Assembling the BZ-35; cut-away StuG III
July 10, 2009
Since I built the previous PST BZ-35 two years ago, all the papers and documents I gathered about them at the time was carefully put away into two different folders. The two folders’ purposes changed a year ago…and so during the Queen’s Birthday Holiday weekend in June this year, I had an “audit” of them. I located all the photographs and such that I needed for the assembly of these current two kits and the two folders have had their purposes clarified and their contents sorted and stored appropriately.

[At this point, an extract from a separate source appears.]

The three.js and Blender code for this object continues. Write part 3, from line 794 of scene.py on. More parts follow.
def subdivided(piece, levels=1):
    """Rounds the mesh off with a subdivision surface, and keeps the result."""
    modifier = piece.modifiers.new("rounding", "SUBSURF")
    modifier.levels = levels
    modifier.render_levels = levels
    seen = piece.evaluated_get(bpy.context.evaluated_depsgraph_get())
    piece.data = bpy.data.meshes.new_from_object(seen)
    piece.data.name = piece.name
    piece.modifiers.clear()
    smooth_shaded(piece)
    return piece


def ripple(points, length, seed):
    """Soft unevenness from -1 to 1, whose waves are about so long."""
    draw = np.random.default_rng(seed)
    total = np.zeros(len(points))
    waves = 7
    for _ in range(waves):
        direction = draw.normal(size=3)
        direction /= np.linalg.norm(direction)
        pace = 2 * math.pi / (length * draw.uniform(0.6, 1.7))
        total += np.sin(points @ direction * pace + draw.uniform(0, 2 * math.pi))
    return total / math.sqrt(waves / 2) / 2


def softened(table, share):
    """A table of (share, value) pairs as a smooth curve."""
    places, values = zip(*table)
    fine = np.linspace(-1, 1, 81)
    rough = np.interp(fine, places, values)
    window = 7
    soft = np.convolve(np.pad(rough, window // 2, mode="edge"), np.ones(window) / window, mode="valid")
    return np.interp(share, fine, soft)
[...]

While doing so, I came across a printout I’d made of a cut-away photograph of a Sturmgeschütz III assault gun/tank destroyer. To my knowledge, this was an actual Sturmgeschütz III captured during the second half of World War II by the Allies, and then dissected by Allied engineers to find out more about these vehicles. You can see the cut-away photo here (scroll down 1/3 of the page) – the side armour and wall has been removed and some engineers are positioned inside, in the crew’s positions, so you can see what the crew space is like during operation.

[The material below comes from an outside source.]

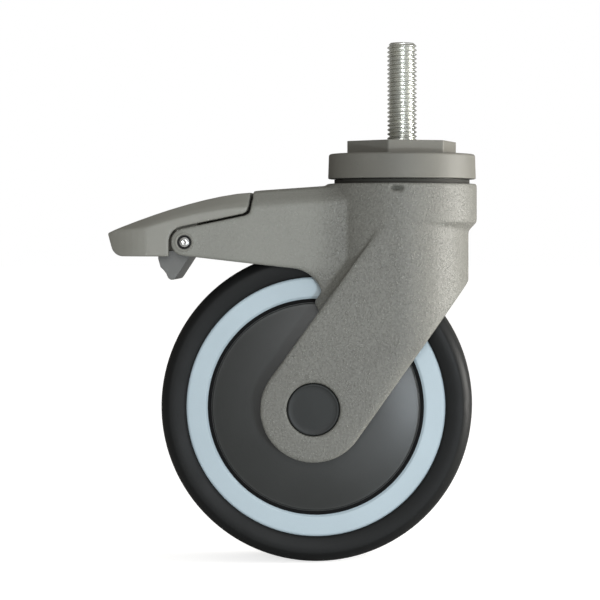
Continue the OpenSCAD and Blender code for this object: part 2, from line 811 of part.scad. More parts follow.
module brake_lever() {
    color([0.36, 0.36, 0.36]) difference() {
        union() {
            slab(lever_half) lever_outline();
            slab(tooth_w / 2) translate([-lock_d / 2 + tooth_room, arm_top - over])
                square([lock_d / 2 - tooth_room + tooth_x, tooth_top - arm_top + over]);
        }
        cross_pin(pivot_at, pivot_d / 2 + run_fit, lever_half + over);
        shoe_rivet_shanks();
    }
}

// Friction shoe: its face is the tyre's own curve once the lever is down
module brake_shoe() {
    color([0.12, 0.12, 0.12]) difference() {
        slab(lever_half) polygon([
            [shoe_x[0], belly[0][1] + 0.05], [shoe_x[1], belly[1][1] - 0.3],
            [shoe_x[1], face_at[1]], [shoe_x[0], face_at[1]]
        ]);
        slab(lever_half + over) lever_outline();
        cross_pin(face_at, face_r, wide);
        shoe_rivet_shanks();
    }
}

// Two rivets hold the shoe under the lever
rivet_inset = 4;
rivet_depth = 2.6;
rivet_low_z = belly[0][1] - rivet_depth - over;
module shoe_rivet_shanks() {
    for (x = [shoe_x[0] + rivet_inset, shoe_x[1] - rivet_inset])
        translate([x, 0, rivet_low_z]) cylinder(r = rivet_d / 2, h = far);
}

module shoe_rivets() {
    color("silver") intersection() {
        shoe_rivet_shanks();
        union() {
            slab(rivet_d) lever_outline();
            slab(rivet_d) polygon([
                [shoe_x[0], belly[0][1] - rivet_depth], [shoe_x[1], belly[1][1] - rivet_depth],
                [shoe_x[1], pivot_z + 3], [shoe_x[0], pivot_z - 5]
            ]);
        }
    }
}

// Tyre with a rounded shoulder on each side of a crowned tread
module tyre() {
    h = tyre_w / 2;
    right = [
        [rim_r, rim_w / 2 - 0.1], [rim_r + 1.2, rim_w / 2 + 0.5], [rim_r + 4, h - 0.15],
        [wheel_r - shoulder - 1.2, h], [wheel_r - shoulder, h - 0.35],
        [wheel_r - shoulder * 0.42, h - shoulder * 0.6],
        [wheel_r - 0.45, h - shoulder * 1.25], [wheel_r - 0.12, h - shoulder * 2.2], [wheel_r, 0]
    ];
    n = len(right);
    left = [for (i = [n - 2:-1:0]) [right[i][0], -right[i][1]]];
    color([0.1, 0.1, 0.1]) on_axle() rotate_extrude($fn = 180) polygon(concat(right, left));
}

// Pale rim: hub, web with ribs and the broad ring under the tyre
rib_w = 2.5;
hub_wall = 4.5;
flange_t = 3;
guard_seat = guard_in - 0.4;
module wheel_rim() {
    half = rim_w / 2;
    hub_r = bearing_od / 2 + hub_wall;
    ring_r = ring_in_d / 2;
    right = [
        [hub_r, guard_seat], [hub_r, web_t / 2],
        [ring_r - flange_t, web_t / 2], [ring_r - flange_t, guard_seat],
        [ring_r - 1.4, guard_seat], [ring_r, half - 0.7], [ring_r + 0.8, half], [rim_r - 0.8, half],
        [rim_r, half - 0.5]
    ];
    n = len(right);
    left = [for (i = [n - 1:-1:0]) [right[i][0], -right[i][1]]];
    color([0.78, 0.85, 0.88]) on_axle() difference() {
        union() {
            rotate_extrude($fn = 180) polygon(concat([[0, guard_seat]], right, left, [[0, -guard_seat]]));
            for (i = [0:ribs_n - 1])
                rotate((i + 0.5) * 360 / ribs_n) translate([hub_r - over, -rib_w / 2, over - guard_seat])
                    cube([ring_r - hub_r - over, rib_w, 2 * (guard_seat - over)]);
        }
        cylinder(r = bearing_od / 2 - 2, h = far, center = true);
        for (side = [-1, 1])
            translate([0, 0, side * (bearing_in + far / 2)])
                cylinder(r = bearing_od / 2, h = far, center = true);
    }
}

// Dished cover over one side of the wheel
module thread_guard() {
    r = guard_d / 2;
    bore = spacer_r + 0.8;
    face = guard_in + guard_t;
    color([0.24, 0.24, 0.25]) rotate_extrude($fn = 180) polygon([
        [bore, guard_in], [r - 5, guard_in], [r - 5, guard_seat], [r - 0.5, guard_seat], [r, guard_in],
        [r, face - 1.2], [r - 0.9, face - 0.5], [r - 9, face], [bore + 3.2, face], [bore, face - 0.4]
    ]);
}

module thread_guard_right() { on_axle() thread_guard(); }
module thread_guard_left() { on_axle_left() thread_guard(); }

bearing_ball_r = bearing_ball_d / 2;
bearing_pitch_r = (sleeve_d / 2 + bearing_od / 2) / 2;
bearing_wall = (bearing_od - sleeve_d) / 2 * race_share;

module wheel_inner_ring() {
    color("gainsboro") translate([0, 0, bearing_in])
        inner_ring(sleeve_d / 2, bearing_ball_r, bearing_pitch_r, bearing_w, bearing_wall);
}

module wheel_outer_ring() {
    color("gainsboro") translate([0, 0, bearing_in])
        outer_ring(bearing_od / 2, bearing_ball_r, bearing_pitch_r, bearing_w, bearing_wall);
}

module wheel_balls() {
    color("white") translate([0, 0, bearing_in])
        balls(bearing_ball_r, bearing_pitch_r, bearing_w, bearing_balls_n);
}

module wheel_cage() {
    color("goldenrod") translate([0, 0, bearing_in])
        cage(bearing_ball_r, bearing_pitch_r, bearing_w, bearing_balls_n);
}

module wheel_inner_ring_right() { on_axle() wheel_inner_ring(); }
module wheel_inner_ring_left() { on_axle_left() wheel_inner_ring(); }
module wheel_outer_ring_right() { on_axle() wheel_outer_ring(); }
module wheel_outer_ring_left() { on_axle_left() wheel_outer_ring(); }
module wheel_balls_right() { on_axle() wheel_balls(); }
module wheel_balls_left() { on_axle_left() wheel_balls(); }
module wheel_cage_right() { on_axle() wheel_cage(); }
module wheel_cage_left() { on_axle_left() wheel_cage(); }

// Tube along the axle, from z = low up to z = high
module tube(in_r, out_r, low, high) {
    difference() {
        translate([0, 0, low]) cylinder(r = out_r, h = high - low);
        translate([0, 0, low - over]) cylinder(r = in_r, h = high - low + 2 * over);
    }
}

module axle_sleeve() {
    color("silver") on_axle() tube(axle_d / 2, sleeve_d / 2, -leg_in, leg_in);
}

module bearing_spacer() {
    color("silver") on_axle() tube(sleeve_d / 2, spacer_r, -bearing_in, bearing_in);
}

module side_spacer_right() {
    color("silver") on_axle() tube(sleeve_d / 2, spacer_r, bearing_out, leg_in);
}

module side_spacer_left() {
    color("silver") on_axle_left() tube(sleeve_d / 2, spacer_r, bearing_out, leg_in);
}

module axle_bolt() {
    color("silver") on_axle() {
        translate([0, 0, -pocket_floor - axle_head_h])
            cylinder(r = axle_d / 2, h = 2 * pocket_floor + axle_head_h + over);
        translate([0, 0, pocket_floor]) cylinder(r = axle_flats / sqrt(3), h = axle_head_h, $fn = 6);
    }
}

module axle_nut() {
    color("silver") on_axle_left() translate([0, 0, pocket_floor]) difference() {
        cylinder(r = axle_flats / sqrt(3), h = axle_head_h, $fn = 6);
        translate([0, 0, -over]) cylinder(r = axle_d / 2, h = axle_head_h + 2 * over);
    }
}

// Round cap pushed into the pocket over the axle's end, with a low rim round its face
module hub_cap() {
    r = hub_cap_d / 2;
    back = leg_out - hub_cap_t;
    color([0.28, 0.28, 0.28]) rotate_extrude() polygon([
        [0, back], [r - 0.4, back], [r, back + 0.4], [r, leg_out - 0.35], [r - 0.35, leg_out],
        [r - 1, leg_out], [r - 1.3, leg_out - 0.15], [0, leg_out - 0.05]
    ]);
}

module hub_cap_right() { on_axle() hub_cap(); }
module hub_cap_left() { on_axle_left() hub_cap(); }

threaded_stem();
top_cap();
swivel_inner_ring();
lock_ring();
kingpin_washer();
kingpin_nut();
swivel_balls();
swivel_cage();
fork();
dust_seal();
swivel_outer_ring();
axle_bolt();
axle_nut();
axle_sleeve();
bearing_spacer();
side_spacer_right();
side_spacer_left();
wheel_inner_ring_right();
wheel_inner_ring_left();
hub_cap_right();
hub_cap_left();
pedal_pin();
lever_pin();
return_spring();
wheel_rim();
tyre();
thread_guard_right();
thread_guard_left();
wheel_outer_ring_right();
wheel_outer_ring_left();
wheel_balls_right();
wheel_balls_left();
wheel_cage_right();
wheel_cage_left();
pedal();
brake_lever();
brake_shoe();
shoe_rivets();
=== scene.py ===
"""Braked swivel castor with a threaded stem, standing on a plain pale floor."""
import math

import bmesh
import bpy
from mathutils import Matrix, Vector


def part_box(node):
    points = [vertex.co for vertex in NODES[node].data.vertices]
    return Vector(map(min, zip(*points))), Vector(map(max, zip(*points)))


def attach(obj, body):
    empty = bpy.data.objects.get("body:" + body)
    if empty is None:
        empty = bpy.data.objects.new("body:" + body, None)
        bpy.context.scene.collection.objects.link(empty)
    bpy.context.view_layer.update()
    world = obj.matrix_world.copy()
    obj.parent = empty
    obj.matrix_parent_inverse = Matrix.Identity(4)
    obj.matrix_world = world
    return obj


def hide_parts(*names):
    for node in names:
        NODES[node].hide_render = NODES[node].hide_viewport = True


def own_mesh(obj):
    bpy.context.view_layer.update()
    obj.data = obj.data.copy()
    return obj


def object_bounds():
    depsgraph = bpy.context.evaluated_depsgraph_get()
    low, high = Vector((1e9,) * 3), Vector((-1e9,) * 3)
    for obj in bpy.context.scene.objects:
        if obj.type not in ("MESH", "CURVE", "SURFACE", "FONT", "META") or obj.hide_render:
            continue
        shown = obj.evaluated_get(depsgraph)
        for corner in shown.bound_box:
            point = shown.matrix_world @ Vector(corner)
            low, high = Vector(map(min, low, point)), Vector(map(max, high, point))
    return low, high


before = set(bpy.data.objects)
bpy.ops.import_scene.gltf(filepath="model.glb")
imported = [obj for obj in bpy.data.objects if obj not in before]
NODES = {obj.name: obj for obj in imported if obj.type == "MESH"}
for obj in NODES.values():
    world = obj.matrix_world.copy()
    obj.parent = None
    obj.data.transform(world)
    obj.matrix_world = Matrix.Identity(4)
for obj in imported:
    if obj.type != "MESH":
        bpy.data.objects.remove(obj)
CAD_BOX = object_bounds()
SCENE = bpy.context.scene
MM = 0.001
SIDES = (("right", 1), ("left", -1))

# The bodies that pieces ride on
MOUNT = "mount"
FORK = "fork_body"
WHEEL = "wheel"
PEDAL = "pedal_body"
LEVER = "lever_body"

# A Mix node's sockets for colours, which share their names with those for numbers
MIX_FACTOR, MIX_FIRST, MIX_SECOND, MIX_RESULT = 0, 6, 7, 2


# Node trees

class Wire:
    """A node's output that takes part in sums, and adds their Math nodes as it does."""

    def __init__(self, nodes, socket):
        self.nodes = nodes
        self.socket = socket

    def __add__(self, other):
        return self.nodes.maths("ADD", self, other)

    def __radd__(self, other):
        return self.nodes.maths("ADD", other, self)

    def __sub__(self, other):
        return self.nodes.maths("SUBTRACT", self, other)

    def __rsub__(self, other):
        return self.nodes.maths("SUBTRACT", other, self)

    def __mul__(self, other):
        return self.nodes.maths("MULTIPLY", self, other)

    def __rmul__(self, other):
        return self.nodes.maths("MULTIPLY", other, self)

    def __truediv__(self, other):
        return self.nodes.maths("DIVIDE", self, other)

    def clamp(self):
        return self.nodes.node("ShaderNodeClamp", {}, [self])


class Nodes:
    """A node tree, with short ways to its nodes."""

    def __init__(self, tree):
        self.tree = tree

    def feed(self, value, socket):
        """Links a wire to a socket, or sets the socket to a plain value."""
        if isinstance(value, Wire):
            self.tree.links.new(value.socket, socket)
        else:
            socket.default_value = value

    def node(self, kind, settings, inputs, output=0):
        """Adds a node: its settings first, then the values or links of its sockets."""
        made = self.tree.nodes.new(kind)
        for key, value in settings.items():
            setattr(made, key, value)
        pairs = inputs.items() if isinstance(inputs, dict) else enumerate(inputs)
        for key, value in pairs:
            self.feed(value, made.inputs[key])
        return Wire(self, made.outputs[output])

    def maths(self, operation, *values):
        return self.node("ShaderNodeMath", {"operation": operation}, values)

    def between(self, value, low, high, step="SMOOTHSTEP"):
        """0 where a value is under low and 1 where it is over high, with a ramp between."""
        inputs = [value, low, high, 0.0, 1.0]
        return self.node("ShaderNodeMapRange", {"interpolation_type": step}, inputs)

    def split(self, vector):
        """The three numbers of a vector."""
        outputs = self.node("ShaderNodeSeparateXYZ", {}, [vector]).socket.node.outputs
        return [Wire(self, socket) for socket in outputs]

    def vector(self, x, y, z):
        return self.node("ShaderNodeCombineXYZ", {}, [x, y, z])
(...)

I had some teething troubles getting the wheels, axles and so-on into place and nicely aligned on these two BZ-35s. This was a problem at first but as I was using brass rod for the axles, I could gently bend the axles into different positions so the wheels were aligned as straightly as was possible. I know I grizzled about this PST kit requiring you to supply extra materials but in this instance it has actually been a boon. If plastic axles had’ve been arranged, I’m not so sure I could have rescued these kits from this dilemma – but then the axles and transmissions might have been differently modelled for kit assembly and this problem might never arise in the first place!
When I’ve had time, things have progressed well with these kits. I didn’t keep written notes about colours used for painting when I assembled some Military Wheels 1:72 GAZ-AAs two years ago, so I’m playing safe and painting the interiors of these BZ-35s the same colour as the exterior (Catachan Green) because that seems to be what I did with those GAZ-AAs.